- _STATED TASK_:
Output the data exactly, with every line intact.

- _SOURCE DATA_:

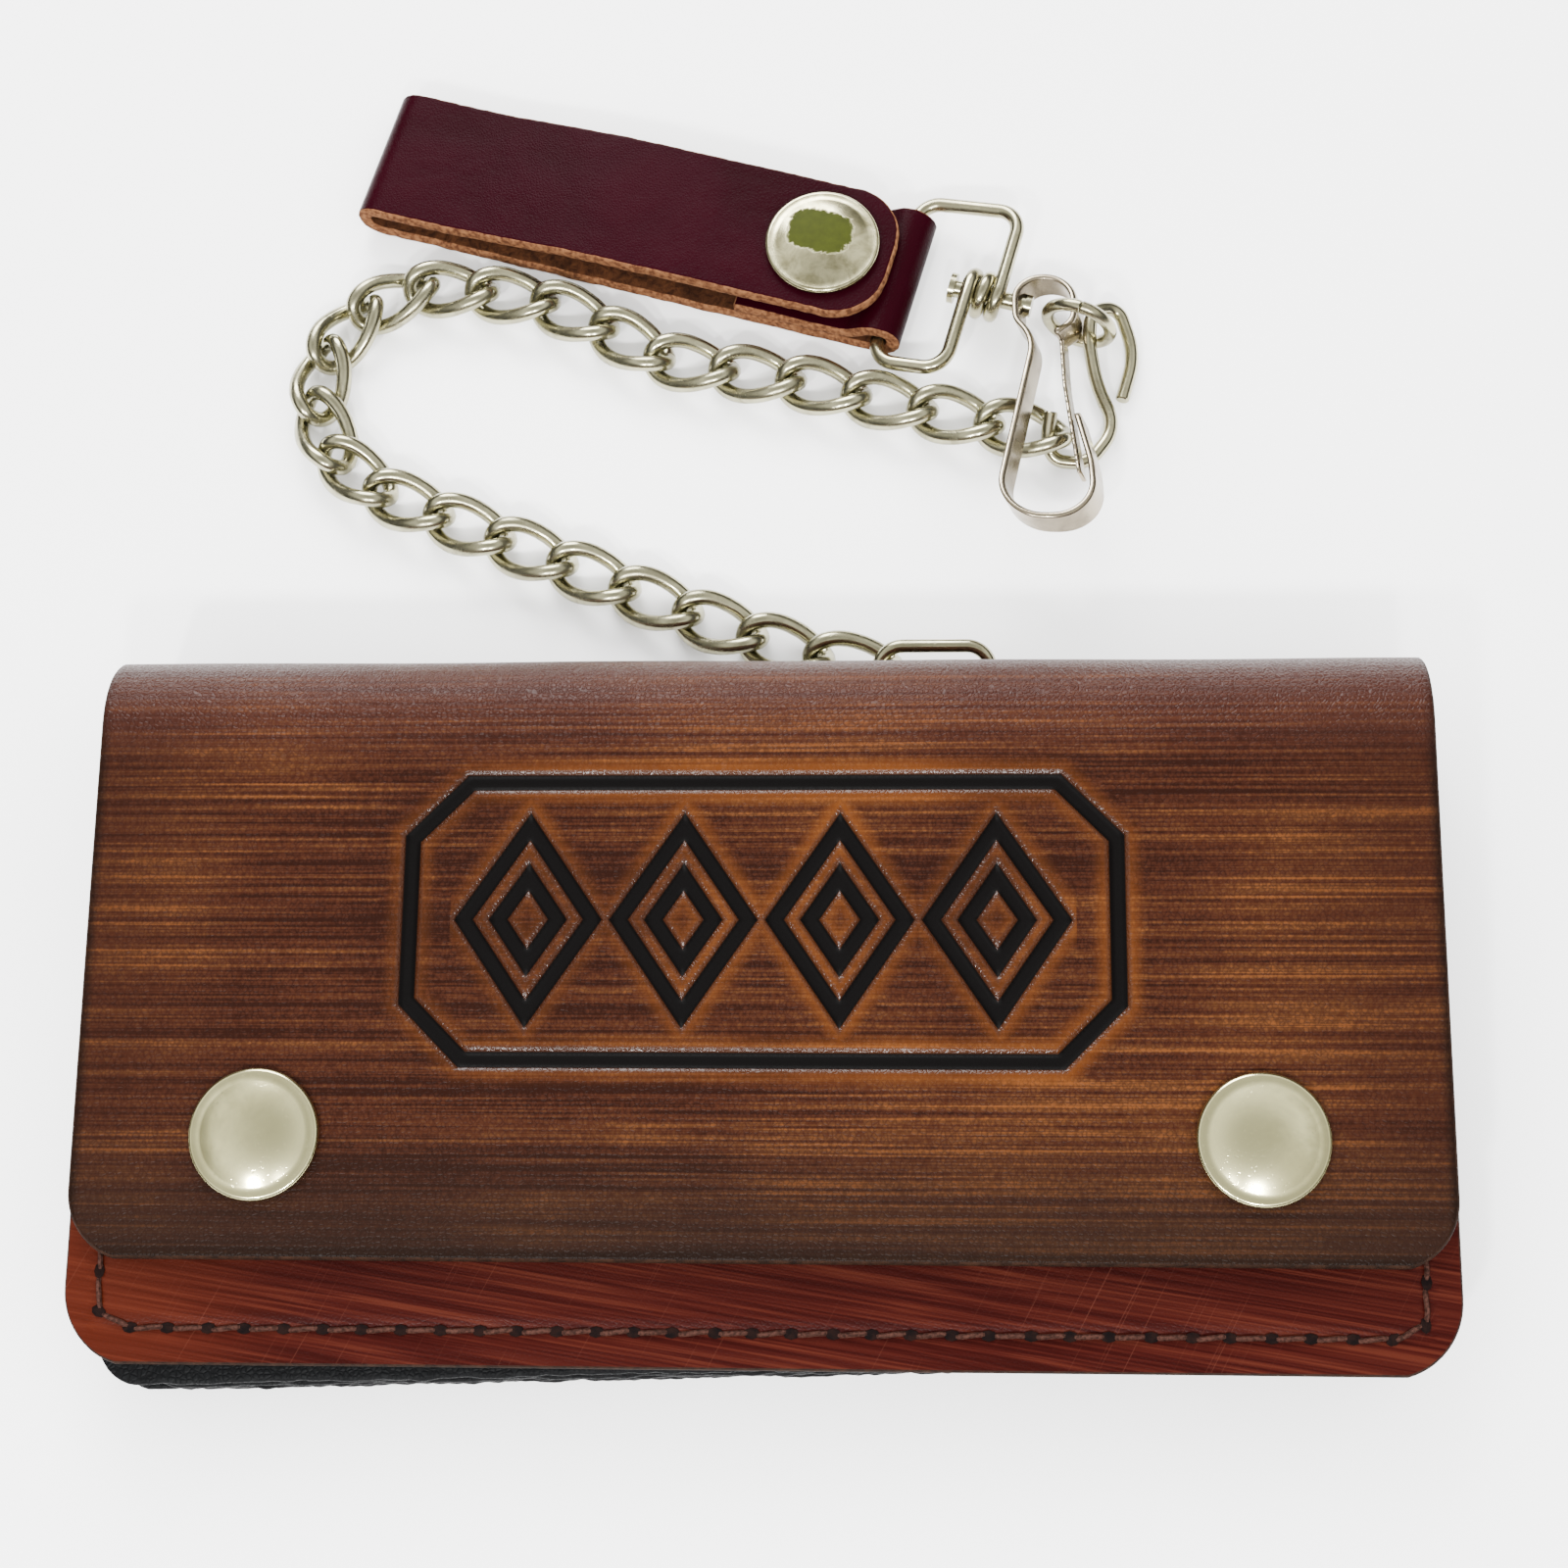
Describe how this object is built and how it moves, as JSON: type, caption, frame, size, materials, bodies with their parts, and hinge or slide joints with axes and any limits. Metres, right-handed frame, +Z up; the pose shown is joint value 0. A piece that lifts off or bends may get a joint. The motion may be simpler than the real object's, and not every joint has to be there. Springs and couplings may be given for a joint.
{
  "type": "chain wallet",
  "caption": "Long snapped leather wallet with a flap over a red front panel, card and coin pockets, curb chain, S-hook, snap clip and snapped belt strap.",
  "frame": {"origin": "Middle of the back panel's outer face, on the surface the wallet lies on.", "axes": "+X along the fold to the right as the flap faces up, +Y from the flap's edge to the fold, +Z up from the back panel to the flap."},
  "size_m": [0.166, 0.1825, 0.0222],
  "materials": {
    "leather_brown": "glossy hand-dyed full-grain leather",
    "leather_dark": "dark brown full-grain leather",
    "leather_red": "red-brown hand-dyed leather, waxed",
    "leather_black": "thin black leather, matt",
    "zip_cloth": "woven cotton tape",
    "zip_metal": "bright brass",
    "snap_nickel": "satin nickel on brass",
    "chain_nickel": "polished nickel on steel wire",
    "hardware_nickel": "polished nickel on steel wire",
    "clip_steel": "nickelled spring steel strip",
    "leather_burgundy": "smooth burgundy leather, tan raw edges"
  },
  "bodies": {
    "wallet": {"back_panel": "leather_dark", "spine": "leather_brown", "front_panel": "leather_red", "front_lining": "leather_black", "back_lining": "leather_black", "card_pocket_inner": "leather_black", "card_pocket_outer": "leather_black", "coin_pocket_back": "leather_black", "coin_pocket_front": "leather_black", "gusset_left": "leather_black", "gusset_right": "leather_black", "zipper_tapes": "zip_cloth", "zipper_teeth": "zip_metal", "front_snap_studs": "snap_nickel", "anchor_tab": "leather_black", "anchor_rivet": "snap_nickel"},
    "flap": {"flap": "leather_brown", "flap_snap_caps": "snap_nickel", "flap_snap_sockets": "snap_nickel"},
    "slider": {"zipper_slider": "zip_metal"},
    "pull": {"zipper_pull": "zip_metal"},
    "d_ring": {"d_ring": "chain_nickel"},
    "chain_tail": {"chain_link_01": "chain_nickel", "chain_link_02": "chain_nickel", "chain_link_03": "chain_nickel", "chain_link_04": "chain_nickel", "chain_link_05": "chain_nickel", "chain_link_06": "chain_nickel", "chain_link_07": "chain_nickel", "chain_link_08": "chain_nickel"},
    "chain_bend": {"chain_link_09": "chain_nickel", "chain_link_10": "chain_nickel", "chain_link_11": "chain_nickel", "chain_link_12": "chain_nickel", "chain_link_13": "chain_nickel", "chain_link_14": "chain_nickel"},
    "chain_lead": {"chain_link_15": "chain_nickel", "chain_link_16": "chain_nickel", "chain_link_17": "chain_nickel", "chain_link_18": "chain_nickel", "chain_link_19": "chain_nickel", "chain_link_20": "chain_nickel", "chain_link_21": "chain_nickel", "chain_link_22": "chain_nickel", "chain_link_23": "chain_nickel"},
    "s_hook": {"s_hook": "hardware_nickel"},
    "jump_ring": {"jump_ring": "hardware_nickel"},
    "clip": {"clip_body": "clip_steel", "swivel_post": "hardware_nickel"},
    "gate": {"clip_gate": "clip_steel"},
    "ring_frame": {"ring_frame": "hardware_nickel"},
    "strap_lower": {"strap_lower": "leather_burgundy", "strap_stud": "snap_nickel"},
    "strap_upper": {"strap_upper": "leather_burgundy", "strap_cap": "snap_nickel", "strap_socket": "snap_nickel"}
  },
  "joints": [
    {"name": "flap_fold", "type": "hinge", "parent": "wallet", "child": "flap", "pos_m": [0, 0.04071, 0.01957], "axis": [-1, 0, 0], "range_deg": [0, 180]},
    {"name": "zipper_slide", "type": "slide", "parent": "wallet", "child": "slider", "axis": [1, 0, 0], "range_m": [-0.124, 0]},
    {"name": "pull_turn", "type": "hinge", "parent": "slider", "child": "pull", "pos_m": [0.062, 0.03145, 0.00788], "axis": [0, 0, -1], "range_deg": [0, 40]},
    {"name": "ring_lift", "type": "hinge", "parent": "wallet", "child": "d_ring", "pos_m": [0.0218, 0.0435, 0.00245], "axis": [-1, 0, 0], "range_deg": [-16, 0]},
    {"name": "chain_swing", "type": "hinge", "parent": "d_ring", "child": "chain_tail", "pos_m": [0.0156, 0.04678, 0.00433], "axis": [0, 0, 1], "range_deg": [-12, 0]},
    {"name": "chain_turn_1", "type": "hinge", "parent": "chain_tail", "child": "chain_bend", "pos_m": [-0.05447, 0.07368, 0.00262], "axis": [0, 0, 1], "range_deg": [-8, 8]},
    {"name": "chain_turn_2", "type": "hinge", "parent": "chain_bend", "child": "chain_lead", "pos_m": [-0.04193, 0.1046, 0.00262], "axis": [0, 0, 1], "range_deg": [-6, 0]},
    {"name": "hook_swing", "type": "hinge", "parent": "chain_lead", "child": "s_hook", "pos_m": [0.03869, 0.08118, 0.00262], "axis": [0, 0, 1], "range_deg": [-15, 0]},
    {"name": "jump_swing", "type": "hinge", "parent": "s_hook", "child": "jump_ring", "pos_m": [0.04179, 0.09688, 0.0045], "axis": [0, 0, 1], "range_deg": [-8, 0]},
    {"name": "clip_swing", "type": "hinge", "parent": "jump_ring", "child": "clip", "pos_m": [0.03769, 0.10008, 0.0043], "axis": [0, 0, 1], "range_deg": [-12, 0]},
    {"name": "gate_press", "type": "hinge", "parent": "clip", "child": "gate", "pos_m": [0.03969, 0.09377, 0.00536], "axis": [0, -0.165, -0.9863], "range_deg": [0, 14], "stiffness_Nm_per_rad": 0.02},
    {"name": "ring_swivel", "type": "hinge", "parent": "clip", "child": "ring_frame", "pos_m": [0.03769, 0.10008, 0.00345], "axis": [0.9627, -0.2706, 0], "range_deg": [-20, 20]},
    {"name": "strap_swing", "type": "hinge", "parent": "ring_frame", "child": "strap_lower", "pos_m": [0.0168, 0.10522, 0.00315], "axis": [-0.2706, -0.9627, 0], "range_deg": [-60, 0]},
    {"name": "strap_open", "type": "hinge", "parent": "strap_lower", "child": "strap_upper", "pos_m": [-0.05738, 0.12607, 0.0032], "axis": [-0.2706, -0.9627, 0], "range_deg": [0, 120]}
  ]
}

- _ANSWER TO THIS PROBLEM_:
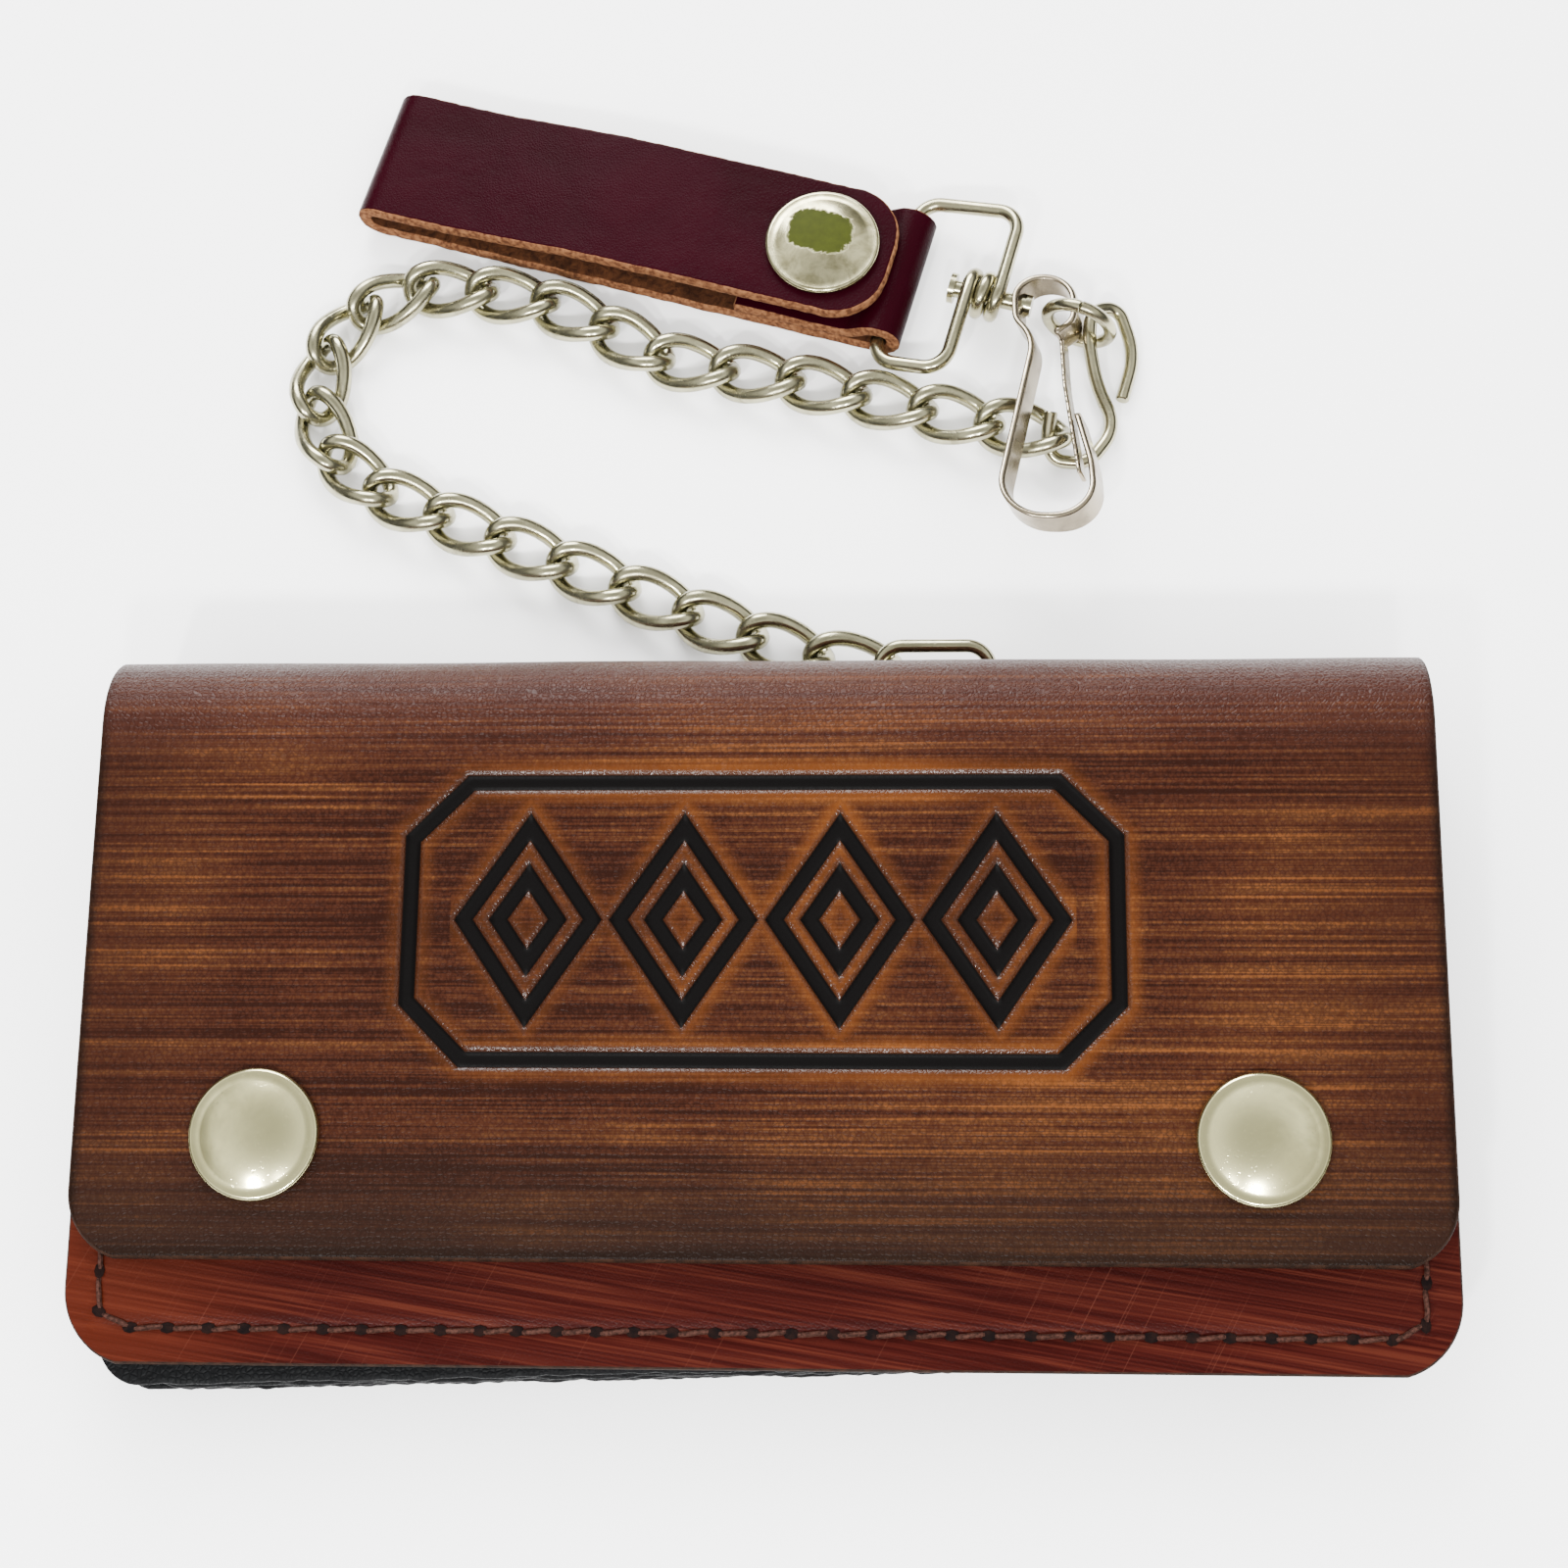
Describe how this object is built and how it moves, as JSON: type, caption, frame, size, materials, bodies with their parts, and hinge or slide joints with axes and any limits. Metres, right-handed frame, +Z up; the pose shown is joint value 0. A piece that lifts off or bends may get a joint. The motion may be simpler than the real object's, and not every joint has to be there. Springs and couplings may be given for a joint.
{
  "type": "chain wallet",
  "caption": "Long snapped leather wallet with a flap over a red front panel, card and coin pockets, curb chain, S-hook, snap clip and snapped belt strap.",
  "frame": {"origin": "Middle of the back panel's outer face, on the surface the wallet lies on.", "axes": "+X along the fold to the right as the flap faces up, +Y from the flap's edge to the fold, +Z up from the back panel to the flap."},
  "size_m": [0.166, 0.1825, 0.0222],
  "materials": {
    "leather_brown": "glossy hand-dyed full-grain leather",
    "leather_dark": "dark brown full-grain leather",
    "leather_red": "red-brown hand-dyed leather, waxed",
    "leather_black": "thin black leather, matt",
    "zip_cloth": "woven cotton tape",
    "zip_metal": "bright brass",
    "snap_nickel": "satin nickel on brass",
    "chain_nickel": "polished nickel on steel wire",
    "hardware_nickel": "polished nickel on steel wire",
    "clip_steel": "nickelled spring steel strip",
    "leather_burgundy": "smooth burgundy leather, tan raw edges"
  },
  "bodies": {
    "wallet": {"back_panel": "leather_dark", "spine": "leather_brown", "front_panel": "leather_red", "front_lining": "leather_black", "back_lining": "leather_black", "card_pocket_inner": "leather_black", "card_pocket_outer": "leather_black", "coin_pocket_back": "leather_black", "coin_pocket_front": "leather_black", "gusset_left": "leather_black", "gusset_right": "leather_black", "zipper_tapes": "zip_cloth", "zipper_teeth": "zip_metal", "front_snap_studs": "snap_nickel", "anchor_tab": "leather_black", "anchor_rivet": "snap_nickel"},
    "flap": {"flap": "leather_brown", "flap_snap_caps": "snap_nickel", "flap_snap_sockets": "snap_nickel"},
    "slider": {"zipper_slider": "zip_metal"},
    "pull": {"zipper_pull": "zip_metal"},
    "d_ring": {"d_ring": "chain_nickel"},
    "chain_tail": {"chain_link_01": "chain_nickel", "chain_link_02": "chain_nickel", "chain_link_03": "chain_nickel", "chain_link_04": "chain_nickel", "chain_link_05": "chain_nickel", "chain_link_06": "chain_nickel", "chain_link_07": "chain_nickel", "chain_link_08": "chain_nickel"},
    "chain_bend": {"chain_link_09": "chain_nickel", "chain_link_10": "chain_nickel", "chain_link_11": "chain_nickel", "chain_link_12": "chain_nickel", "chain_link_13": "chain_nickel", "chain_link_14": "chain_nickel"},
    "chain_lead": {"chain_link_15": "chain_nickel", "chain_link_16": "chain_nickel", "chain_link_17": "chain_nickel", "chain_link_18": "chain_nickel", "chain_link_19": "chain_nickel", "chain_link_20": "chain_nickel", "chain_link_21": "chain_nickel", "chain_link_22": "chain_nickel", "chain_link_23": "chain_nickel"},
    "s_hook": {"s_hook": "hardware_nickel"},
    "jump_ring": {"jump_ring": "hardware_nickel"},
    "clip": {"clip_body": "clip_steel", "swivel_post": "hardware_nickel"},
    "gate": {"clip_gate": "clip_steel"},
    "ring_frame": {"ring_frame": "hardware_nickel"},
    "strap_lower": {"strap_lower": "leather_burgundy", "strap_stud": "snap_nickel"},
    "strap_upper": {"strap_upper": "leather_burgundy", "strap_cap": "snap_nickel", "strap_socket": "snap_nickel"}
  },
  "joints": [
    {"name": "flap_fold", "type": "hinge", "parent": "wallet", "child": "flap", "pos_m": [0, 0.04071, 0.01957], "axis": [-1, 0, 0], "range_deg": [0, 180]},
    {"name": "zipper_slide", "type": "slide", "parent": "wallet", "child": "slider", "axis": [1, 0, 0], "range_m": [-0.124, 0]},
    {"name": "pull_turn", "type": "hinge", "parent": "slider", "child": "pull", "pos_m": [0.062, 0.03145, 0.00788], "axis": [0, 0, -1], "range_deg": [0, 40]},
    {"name": "ring_lift", "type": "hinge", "parent": "wallet", "child": "d_ring", "pos_m": [0.0218, 0.0435, 0.00245], "axis": [-1, 0, 0], "range_deg": [-16, 0]},
    {"name": "chain_swing", "type": "hinge", "parent": "d_ring", "child": "chain_tail", "pos_m": [0.0156, 0.04678, 0.00433], "axis": [0, 0, 1], "range_deg": [-12, 0]},
    {"name": "chain_turn_1", "type": "hinge", "parent": "chain_tail", "child": "chain_bend", "pos_m": [-0.05447, 0.07368, 0.00262], "axis": [0, 0, 1], "range_deg": [-8, 8]},
    {"name": "chain_turn_2", "type": "hinge", "parent": "chain_bend", "child": "chain_lead", "pos_m": [-0.04193, 0.1046, 0.00262], "axis": [0, 0, 1], "range_deg": [-6, 0]},
    {"name": "hook_swing", "type": "hinge", "parent": "chain_lead", "child": "s_hook", "pos_m": [0.03869, 0.08118, 0.00262], "axis": [0, 0, 1], "range_deg": [-15, 0]},
    {"name": "jump_swing", "type": "hinge", "parent": "s_hook", "child": "jump_ring", "pos_m": [0.04179, 0.09688, 0.0045], "axis": [0, 0, 1], "range_deg": [-8, 0]},
    {"name": "clip_swing", "type": "hinge", "parent": "jump_ring", "child": "clip", "pos_m": [0.03769, 0.10008, 0.0043], "axis": [0, 0, 1], "range_deg": [-12, 0]},
    {"name": "gate_press", "type": "hinge", "parent": "clip", "child": "gate", "pos_m": [0.03969, 0.09377, 0.00536], "axis": [0, -0.165, -0.9863], "range_deg": [0, 14], "stiffness_Nm_per_rad": 0.02},
    {"name": "ring_swivel", "type": "hinge", "parent": "clip", "child": "ring_frame", "pos_m": [0.03769, 0.10008, 0.00345], "axis": [0.9627, -0.2706, 0], "range_deg": [-20, 20]},
    {"name": "strap_swing", "type": "hinge", "parent": "ring_frame", "child": "strap_lower", "pos_m": [0.0168, 0.10522, 0.00315], "axis": [-0.2706, -0.9627, 0], "range_deg": [-60, 0]},
    {"name": "strap_open", "type": "hinge", "parent": "strap_lower", "child": "strap_upper", "pos_m": [-0.05738, 0.12607, 0.0032], "axis": [-0.2706, -0.9627, 0], "range_deg": [0, 120]}
  ]
}